A few years after the Resurrection, Paul of Tarsus argued with Peter and James and the other leaders of the Jesus movement in Jerusalem about who could be allowed into their community. The dispute came down to: do you have to be a Jew to belong in this movement? The struggle was – archetypally - between universalism and separatism. Eventually, the more spacious and inclusive mind of Christ prevailed.
As a sign of this inclusive unity of the two points of view, that Christ was big enough to include everyone, Paul agreed to raise money for the suffering Jesus followers in Jerusalem. This became an important part of Paul’s later mission. A large sum was collected from gentile Christian communities for their Jewish brothers and sisters. It was only money but a powerful, sacramental sign of love.
After our time of meditation and sharing with the Ukrainians last week we reminded people of the needs of the Ukrainian refugees fleeing from the invading forces. Albert and Maria, our coordinators in Ukraine are helping the refugees flowing into Lviv.

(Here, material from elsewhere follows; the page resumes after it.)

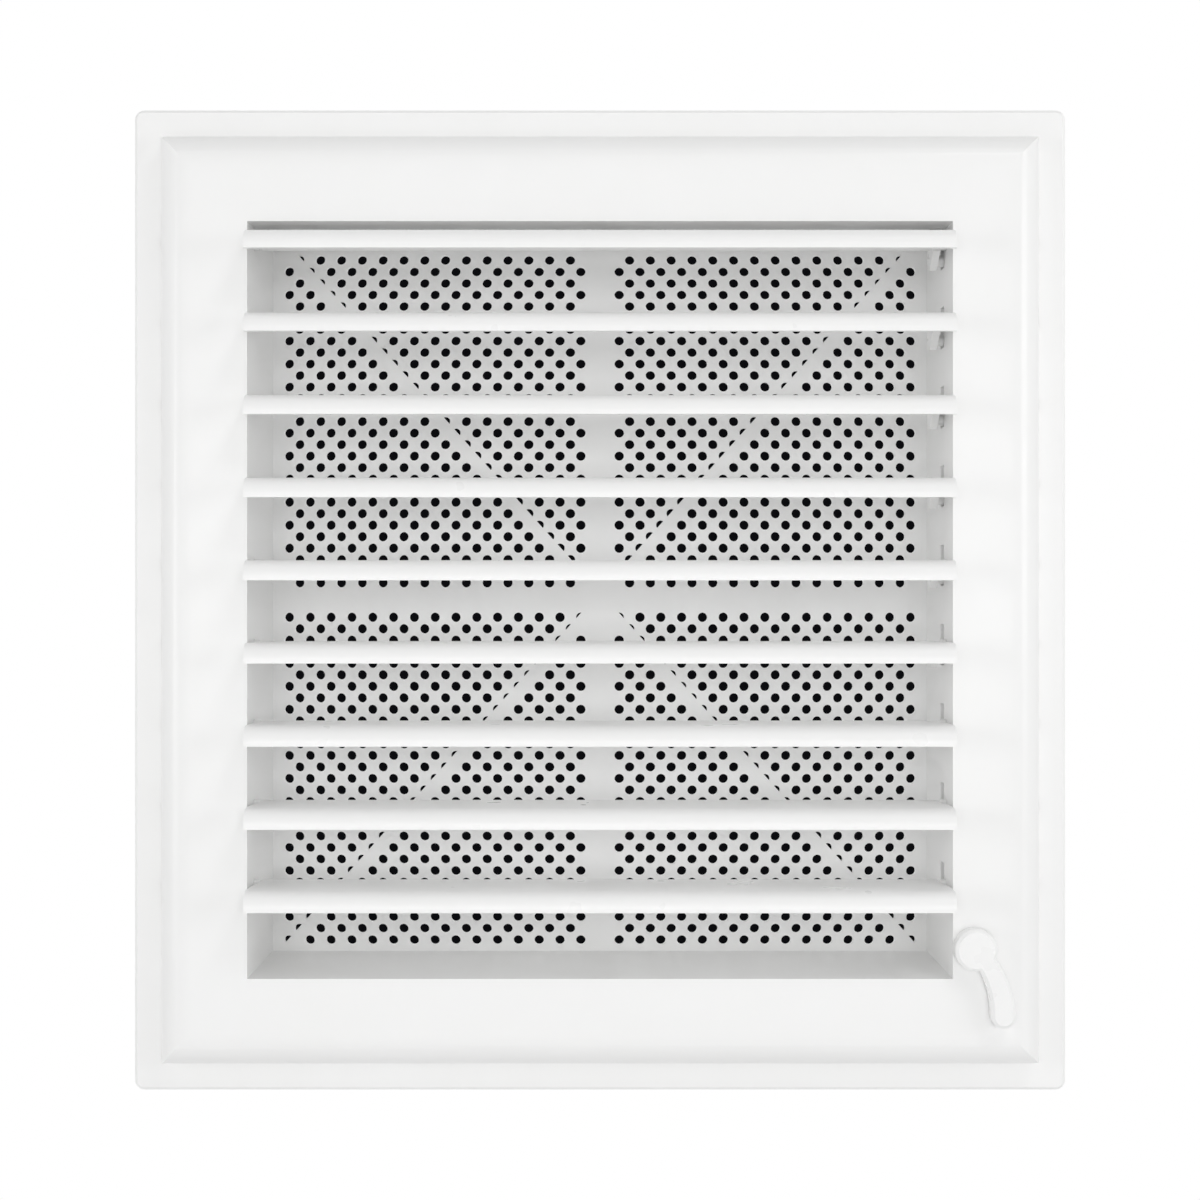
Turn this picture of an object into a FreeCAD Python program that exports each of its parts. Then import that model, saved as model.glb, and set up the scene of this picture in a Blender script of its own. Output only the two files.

Yesterday I heard from our Hong Kong community that in less than three days they raised more than 30,000 euro to support this work flowing purely from the spring of contemplation. This gift is a sacrament of love and unity. It is an example of how communities around the WCCM are showing, in many different ways of generosity, the thankful wonder they feel in knowing that we are one – a knowledge that is a fruit of our daily meditation together.